5. Government of National Capital Territory of Delhi (GNCTD) v. Union of India

[(2018) 8 SCC 501]

This case dealt with the division of powers between the Lt. Governor of Delhi, who is an appointee of the Central Government, and the Cabinet of Ministers in the National Capital Territory. In terms of constitutional interpretation, the arguments were centered on Article 239AA of The Constitution of India (especially the Proviso to Clause 4 in this provision) which had been inserted by the 69th Amendment, 1992. As per the explicit language of this provision, while the Lt. Governor is ordinarily required to act on the aid and advice of the Cabinet of Ministers in the GNCTD, it was permissible to act independently in matters related to the ‘police, land and services’. Other special provisions enacted through the 69th amendment were also contentious in nature insofar as leading to confusion in matters relating to the Delhi Government’s jurisdiction vis-a-vis the Central Government. Critics have argued that this provision has severely curtailed the powers of the elected representatives since they are obliged to follow the directions of the Lt. Governor in these vital areas. In particular, the control over ‘Services’ allows the Central Government to virtually dictate terms to the GNCTD in many matters related to administration. The inherent tensions created by this arrangement have been repeatedly highlighted since the Aam Aadmi Party (AAP) came into power in 2015. 

This particular case was initiated by the GNCTD in the Delhi High Court since the Lt. Governor had not acted on the aid and advice of the Cabinet in respect of 9 separate administrative orders, most of which related to anti-corruption measures and a few were related to Electricity Distribution. The Delhi High Court ruled that the special provision envisioned under Article 239AA of The Constitution of India did not serve to overrule Article 239 of The Constitution of India and consequently, the Lieutenant Governor had the authority to act independently of the advice of his Council of Ministers. Thus, while the Delhi High Court upheld the primacy of the Lt. Governor’s discretion in these matters, the issue was decided differently by a constitution bench in the Supreme Court.

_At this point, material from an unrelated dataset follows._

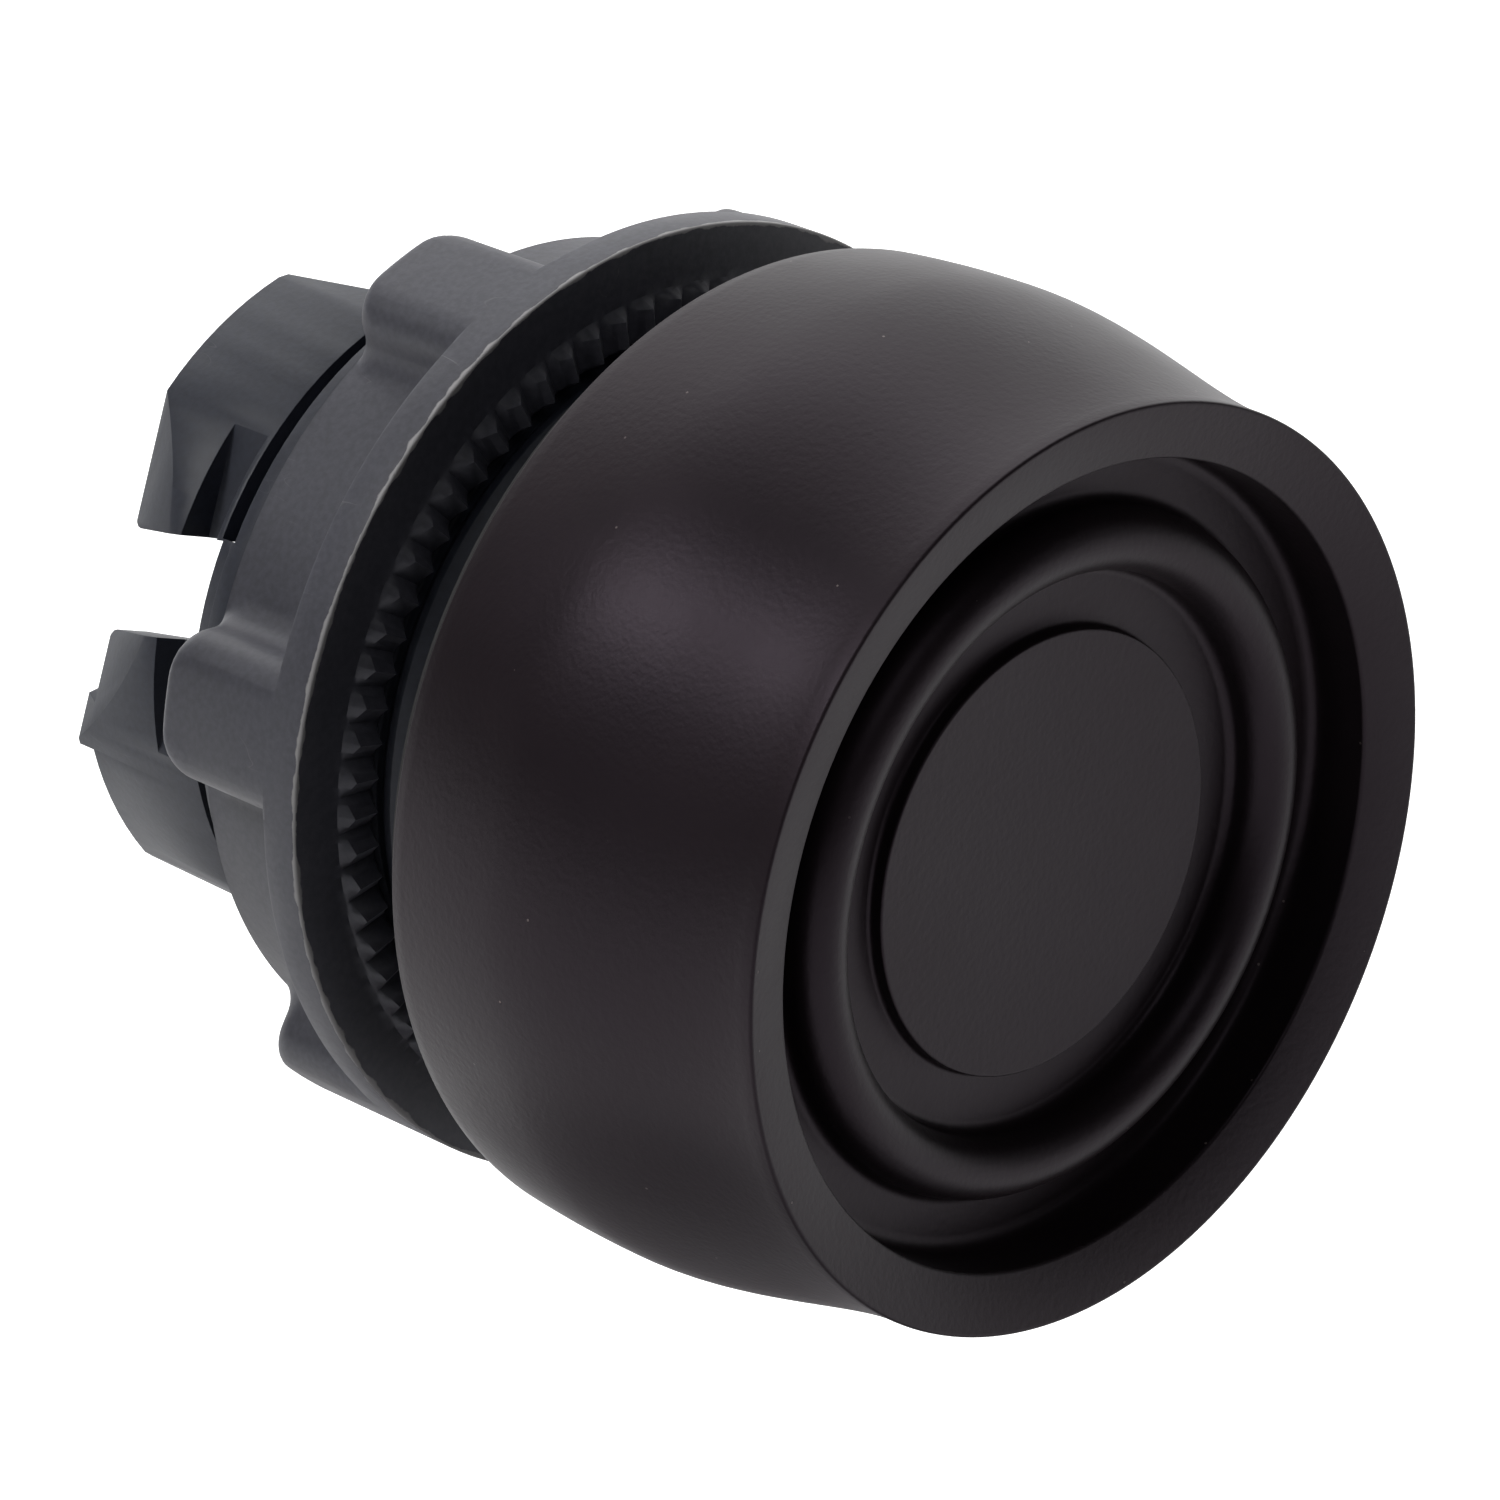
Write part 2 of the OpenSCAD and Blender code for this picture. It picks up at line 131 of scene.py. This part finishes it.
def glass_filled_nylon(name, base, light, worn, edge=None):
    """Moulded nylon: a dull skin with a fine grain, faint cloudy patches and thin pale scuffs. An edge, given
    as its radius and length in mm, is rubbed to a pale line that widens into nicks."""
    material, tree, shader = new_material(name)
    place = add(tree, "TexCoord").outputs["Object"]
    clouds = add(tree, "TexNoise", {"Vector": place, "Scale": 1 / (6 * MM), "Detail": 4.0}).outputs["Fac"]
    grain = add(tree, "TexNoise", {"Vector": place, "Scale": 1 / (0.2 * MM), "Detail": 3.0}).outputs["Fac"]
    skin = add(tree, "Mix", {"Factor": ramp(tree, clouds, [(0.3, (0, 0, 0)), (0.75, (1, 1, 1))]),
                             "A": linear(base), "B": linear(light)}, data_type="RGBA")
    speckle = ramp(tree, grain, [(0.35, (0.86, 0.86, 0.86)), (0.68, (1.12, 1.12, 1.12))])
    spotted = add(tree, "Mix", {"Factor": 1.0, "A": skin.outputs["Result"], "B": speckle},
                  data_type="RGBA", blend_type="MULTIPLY")
    # Scuffs: thin lines where a stretched noise crosses its middle, kept to a few patches
    bent = add(tree, "Mapping", {"Vector": place, "Rotation": (0.5, 0.9, 0.3), "Scale": (1.0, 0.22, 1.0)})
    waves = add(tree, "TexNoise", {"Vector": bent.outputs[0], "Scale": 1 / (1.3 * MM), "Detail": 2.0,
                                   "Distortion": 0.6}).outputs["Fac"]
    lines = ramp(tree, waves, [(0.497, (0, 0, 0)), (0.500, (1, 1, 1)), (0.503, (0, 0, 0))])
    spread = add(tree, "TexNoise", {"Vector": place, "Scale": 1 / (3.1 * MM), "Detail": 2.0}).outputs["Fac"]
    where = ramp(tree, spread, [(0.60, (0, 0, 0)), (0.72, (0.22, 0.22, 0.22))])
    marks = add(tree, "Math", {0: lines, 1: where}, operation="MULTIPLY").outputs[0]
    if edge:
        # Distance from the edge's circle, over a reach that noise makes wider at the nicks
        edge_r, edge_at = edge
        apart = add(tree, "SeparateXYZ", {0: place}).outputs
        flat = add(tree, "CombineXYZ", {0: apart["X"], 1: apart["Z"]})
        out = add(tree, "VectorMath", {0: flat.outputs[0]}, operation="LENGTH").outputs["Value"]
        off = add(tree, "CombineXYZ", {
            0: add(tree, "Math", {0: out, 1: edge_r * MM}, operation="SUBTRACT").outputs[0],
            1: add(tree, "Math", {0: apart["Y"], 1: edge_at * MM}, operation="SUBTRACT").outputs[0]})
        away = add(tree, "VectorMath", {0: off.outputs[0]}, operation="LENGTH").outputs["Value"]
        chips = add(tree, "TexNoise", {"Vector": place, "Scale": 1 / (0.9 * MM),
                                       "Detail": 6.0}).outputs["Fac"]
        reach = add(tree, "MapRange", {"Value": chips, "From Min": 0.42, "From Max": 0.78,
                                       "To Min": 0.045 * MM, "To Max": 0.2 * MM})
        share = add(tree, "Math", {0: away, 1: reach.outputs["Result"]}, operation="DIVIDE").outputs[0]
        line = add(tree, "MapRange", {"Value": share, "From Min": 1.15, "From Max": 0.75,
                                      "To Min": 0.0, "To Max": 0.8})
        marks = add(tree, "Math", {0: marks, 1: line.outputs["Result"]}, operation="MAXIMUM").outputs[0]
    finish = add(tree, "Mix", {"Factor": marks, "A": spotted.outputs["Result"], "B": linear(worn)},
                 data_type="RGBA")
    tree.links.new(finish.outputs["Result"], shader.inputs["Base Color"])
    rough = add(tree, "MapRange", {"Value": clouds, "From Min": 0.3, "From Max": 0.7,
                                   "To Min": 0.46, "To Max": 0.58})
    tree.links.new(rough.outputs["Result"], shader.inputs["Roughness"])
    shader.inputs["IOR"].default_value = 1.53
    shader.inputs["Specular IOR Level"].default_value = 0.36
    bump = add(tree, "Bump", {"Height": grain, "Strength": 0.22, "Distance": 0.03 * MM})
    tree.links.new(bump.outputs["Normal"], shader.inputs["Normal"])
    return material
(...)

A constitutional bench if the Supreme Court bench emphasized the unique nature of the GNCTD when compared to other States and Union Territories, but highlighted the primacy of the elected government in matters other than ‘Police, Land and Services’ which were specifically enumerated in Article 239AA of The Constitution of India. Thus, the Apex Court propounded in clear words the natural functioning of the Lieutenant Governor, wherein he was constitutionally required to act on the aid and advice of his Council of Ministers. This judgment holds particular importance when viewed from the lens of upholding the Federal Structure of the Constitution and imperativeness to ensure that people’s will of being governed by the government elected by them is respected.

We hope this list of Important Judgements For Judicial Services Examination is helpful to you in all means.